Over recent years, Broadway has delighted us with musicals based on the works of some of music's most well-known pioneers. The cast does their best to emulate the lead laid out before them. This can be a daunting task and a tough act to follow. Nevertheless, in Lady Day at Emerson's Bar & Grill, Tony Award-winning Audra McDonald does such a fantastic job echoing the late Billie Holiday that you at times believe that you're being awarded one last performance from Holiday herself.

That's the setup that for the show as well, and hype that it sure lives up to. Just months before Holiday died of cirrhosis of the liver in 1959, she returned to a Philadelphia nightclub late one night, boozed up an drugged up, to perform for a crowd of a handful of people. The play which heavily features much music but also many revelations about Holiday's personal life, background, and her demons, puts Holiday's range on display in full force. Behind her sits a three-man band and more distantly projections of the people who helped get her through her trials and travails.

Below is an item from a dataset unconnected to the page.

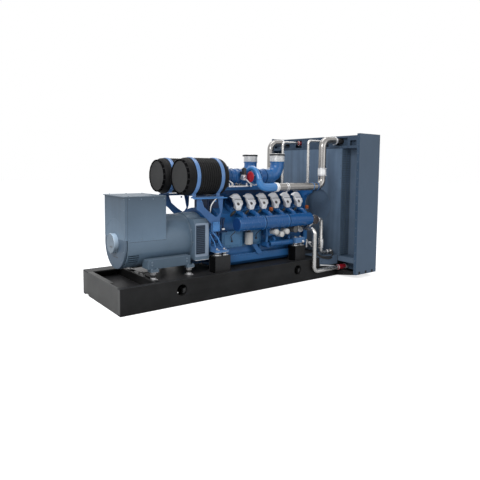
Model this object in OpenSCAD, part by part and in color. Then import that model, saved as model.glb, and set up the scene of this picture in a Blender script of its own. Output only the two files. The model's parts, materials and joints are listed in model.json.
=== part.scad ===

Ultimately, it was Holiday's musical prowess that helped power her through. The sparseness of the set conveys both a sense of the immediacy and closeness of the occasion as well as the shortcomings within Holiday herself. There's little to see, but a whole lot to witness. During this 90-minute show, she lets it all hang out.

This marvelous show comes courtesy of Lanie Robertson who was so shaken by the thought of this story when he heard it that he couldn't escape the image of Holliday. He needed to stage it.

The only other human character (there's also, briefly, a chihuahua) is Holiday's piano player, Jimmy Powers (Shelton Becton). He tries many times to engage with Holiday, to calm her down, and to keep her under control. But the only thing he can do is let her sing, directing her back into the spotlight where she's most comfortable and feels whole again. And, despite our sympathy for the star's setbacks and pitfalls, we're grateful that we get to see her sing one last time.